Talimlere yeniden başladım nihayet, iyi geldi. Kılıcın ağırlığını, yayın gerimini özlemişim. Genellikle bazı şeylerden uzaklaştığımda mutsuzlaştığımı fark ettim ya da daha doğrusu, birkaç basit şey mutsuzluğumu hemencecik götürebiliyor. Bir deniz kenarına gidip taş ve kabuk toplamak, kılıç ve kalkanla havayı kesmek ya da komik bir şey izlemek gibi basit şeyler. Gerçi yalnız yaşamak bazı şeyleri (mesela ne kadar yıkık olduğunu) insanın yüzüne vurmak gibi bir özelliğe sahip ama yapacak bir şey yok.
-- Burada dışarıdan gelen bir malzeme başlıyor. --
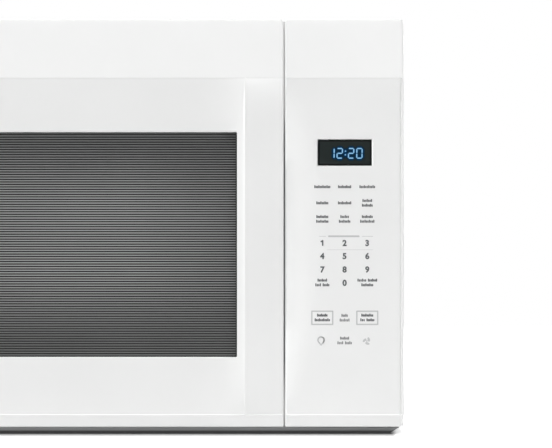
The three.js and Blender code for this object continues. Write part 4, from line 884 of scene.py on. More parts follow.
def rounded_loop(a0, a1, b0, b1, radius, steps=8):
    """Points round a rectangle with round corners, anticlockwise in (a, b)."""
    angle = np.radians(np.linspace(0, 90, steps + 1))
    quarter = math.pi / 2
    centres = [(a1 - radius, b0 + radius, -quarter), (a1 - radius, b1 - radius, 0),
               (a0 + radius, b1 - radius, quarter), (a0 + radius, b0 + radius, 2 * quarter)]
    return np.concatenate([
        np.stack([a + radius * np.cos(angle + turn), b + radius * np.sin(angle + turn)], 1)
        for a, b, turn in centres
    ])


def loft(name, rings, finish):
    """A closed solid from a stack of rings with equal point counts, its first and last ring capped."""
    rings = np.asarray(rings, float)
    levels, count, _ = rings.shape
    faces = grid_faces(levels, count, wrap_columns=True)
    faces.append(list(range(count))[::-1])
    faces.append(list(range((levels - 1) * count, levels * count)))
    return make_object(name, rings.reshape(-1, 3), faces, finish)


def opening_tool(low, high, front, back, radius):
    """A tool for an opening in the front: straight walls with round corners."""
    outline = rounded_loop(low[0], high[0], low[2], high[2], radius)
    rings = [np.stack([outline[:, 0], np.full(len(outline), y), outline[:, 1]], 1) for y in (back, front)]
    return loft("tool", rings, WHITE)


POCKET = {"depth": 12.0, "front": 9.5, "opening": 12.0, "low": 110.0, "high": 285.0, "radius": 5.0}


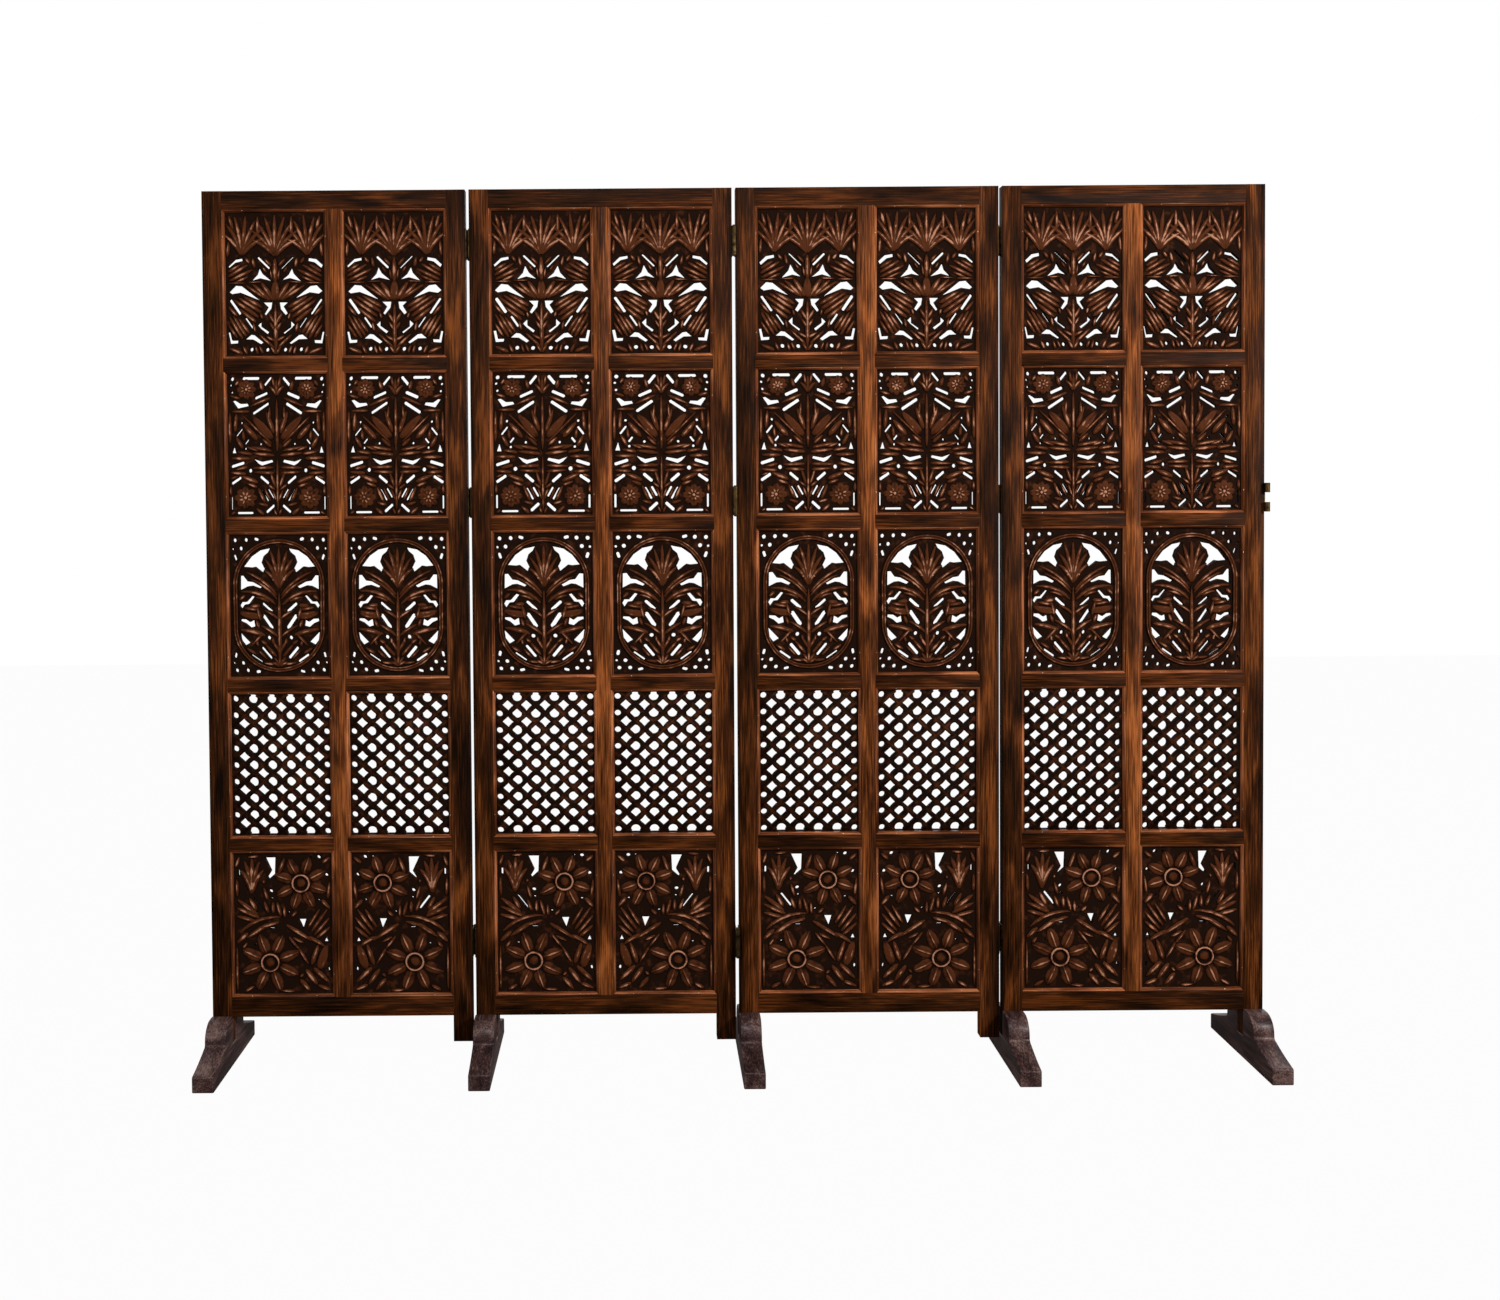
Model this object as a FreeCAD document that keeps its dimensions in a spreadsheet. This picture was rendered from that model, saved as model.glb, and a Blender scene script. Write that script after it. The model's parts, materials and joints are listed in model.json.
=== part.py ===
import FreeCAD, Part

# Carved folding screen: four framed panels of pierced, carved tiles, hinged in a row and
# standing on slotted feet. Millimetres, +X along the row, +Y to the back, +Z up. The origin
# is on the floor, midway along the row and midway through the frames.

import math
import os
import re

from FreeCAD import Placement, Rotation, Vector

panels = 4
rows = 5
columns = 2

driving_sizes = {
    # frame members
    "frame_depth": 26,
    "stile_width": 40,
    "mullion_width": 30,
    "rail_height": 26,
    "top_rail_height": 38,
    "bottom_rail_height": 41,
    "leg_drop": 55,
    "panel_gap": 8,
    # one window of the frame, and what holds its tile
    "cell_width": 218,
    "cell_height": 309,
    "tile_thickness": 12,
    "tile_play": 0.3,
    "lip_width": 6,
    "bead_width": 6,
    "bead_depth": 6,
    "bead_round": 4.5,
    "mitre_gap": 0.1,
    # stub tenons of rails and mullion
    "tenon_length": 12,
    "tenon_thickness": 10,
    "tenon_shoulder": 6,
    "tenon_play": 0.15,
    # openings cut through the tiles
    "slit_width": 4.2,
    "slot_width": 6.4,
    "wide_slot_width": 8.4,
    "small_dot_radius": 2.6,
    "dot_radius": 4.2,
    "lattice_hole_radius": 10.0,
    "lattice_edge_radius": 6.5,
    "lattice_star_reach": 12.9,
    "lattice_star_waist": 5.7,
    # butt hinges
    "hinge_height": 60,
    "hinge_inset": 110,
    "middle_hinge_rise": 45,
    "leaf_thickness": 2,
    "leaf_width": 27,
    "knuckle_radius": 5.5,
    "knuckle_play": 0.2,
    "pin_radius": 2.5,
    "pin_play": 0.05,
    "pin_head_radius": 3.8,
    "pin_head_height": 2.4,
    "screw_radius": 1.7,
    "screw_length": 16,
    "screw_head_radius": 3.5,
    "screw_spacing": 20,
    "screw_play": 0.1,
    # feet
    "foot_lift": 47,
    "foot_width": 44,
    "foot_half_length": 155,
    "foot_slot_play": 0.3,
    "foot_top": 104,
    "toe_height": 34,
    "toe_round": 5,
    "shoulder_reach": 67,
    "shoulder_round": 37,
    "nook_top": 66,
    "nook_reach": 74,
    "nook_height": 58,
    "instep_reach": 110,
    "instep_height": 45,
    # how far cuts run past the face they open
    "overrun": 1,
}

# Openings of the carved tiles. Across is a share of the visible width from the middle line,
# down a share of the visible height from the top. Slots run between two places; loops are
# closed outlines. Designs listed as halves are mirrored about the middle line.
lotus_half_shares = {
    "slot": [(0.455, 0.610, 0.365, 0.700)],
    "slit": [(0.175, 0.310, 0.065, 0.385), (0.305, 0.735, 0.240, 0.800)],
    "dot": [(0.090, 0.955), (0.250, 0.953)],
    "loop": [
        ((0.332, 0.312), (0.410, 0.321), (0.482, 0.368), (0.468, 0.386), (0.400, 0.347), (0.328, 0.335)),
        ((0.490, 0.832), (0.468, 0.914), (0.385, 0.910), (0.380, 0.888), (0.444, 0.889), (0.463, 0.830)),
        ((0.165, 0.378), (0.188, 0.426), (0.258, 0.478), (0.150, 0.456), (0.045, 0.474), (0.125, 0.428)),
        ((0.475, 0.548), (0.410, 0.503), (0.345, 0.508), (0.165, 0.608), (0.350, 0.556), (0.440, 0.566)),
        ((0.130, 0.622), (0.032, 0.622), (0.042, 0.668), (0.098, 0.716), (0.122, 0.702), (0.082, 0.655)),
        ((0.145, 0.752), (0.190, 0.782), (0.160, 0.806), (0.085, 0.848), (0.068, 0.834), (0.145, 0.796)),
        ((0.320, 0.882), (0.262, 0.848), (0.222, 0.852), (0.128, 0.906), (0.152, 0.918), (0.232, 0.884)),
    ],
}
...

Şu geçen bahsettiğim "fikir çok güçlüydü" dediğim hikaye hakkında bir şey fark ettim: Yazarak anlatmaya çok uygun bir hikaye değil, görsel olarak anlatmaya daha uygun. Tabii ki insan çizemediğim için ya onu öylece bırakacağım ya da yazarak devam ettirmeye çalışacağım. Onu yazarken mekan ve kıyafet tasvirlerini hiç yazmadım, aslında tasvir yapmayı seviyorum ama hikaye içinde tasvir gereksiz olacaktı. Çizerek anlatsan mekanı, kıyafetleri rahatça gösterebilirsin. Onun da bazı şeyleri açıklama gibi sorunları var ama yapacak bir şey yok.

Profesyonel bir mutfağa ihtiyacım var, denemem gereken şeyler var. Orijinal reçeteler falan, onları mutlaka denemem lazım; aksi takdirde kafayı yerim. Onların bazılarını ev ortamında da deneyebilirim ama bazıları için profesyonel mutfak ve bazı özel ekipmanlar ya da öyle "ha" deyince alamayacağın malzemeler gerekiyor. Daha önce de söyledim, bir şeyi yapacaksam tam yaparım, nasıl olması gerekiyorsa o şekilde. Değiştirilmesi gereken bir şey olup olmadığını orijinalini bilmeden nereden bilebilirim ki? Şimdilik hâlâ öğrenciyim, o yüzden bu denemeleri şimdilik çok da umursamıyorum. Ne var ki kendime ait bir yer, herhangi bir yer, açtığımda bunları denemem gerek. Aslında ev ortamında denenebilecekleri de denemem gerek; hepsi için ekipman gerekiyor. Nadir ya da pahalı olmayan ama bende bulunmayan ekipmanlar.

Bugün sabahtan internet yoktu, yeni geldi; şunu fark ettim ki modern dünya denen şeyde internet olmadan yapacak çok az şey var.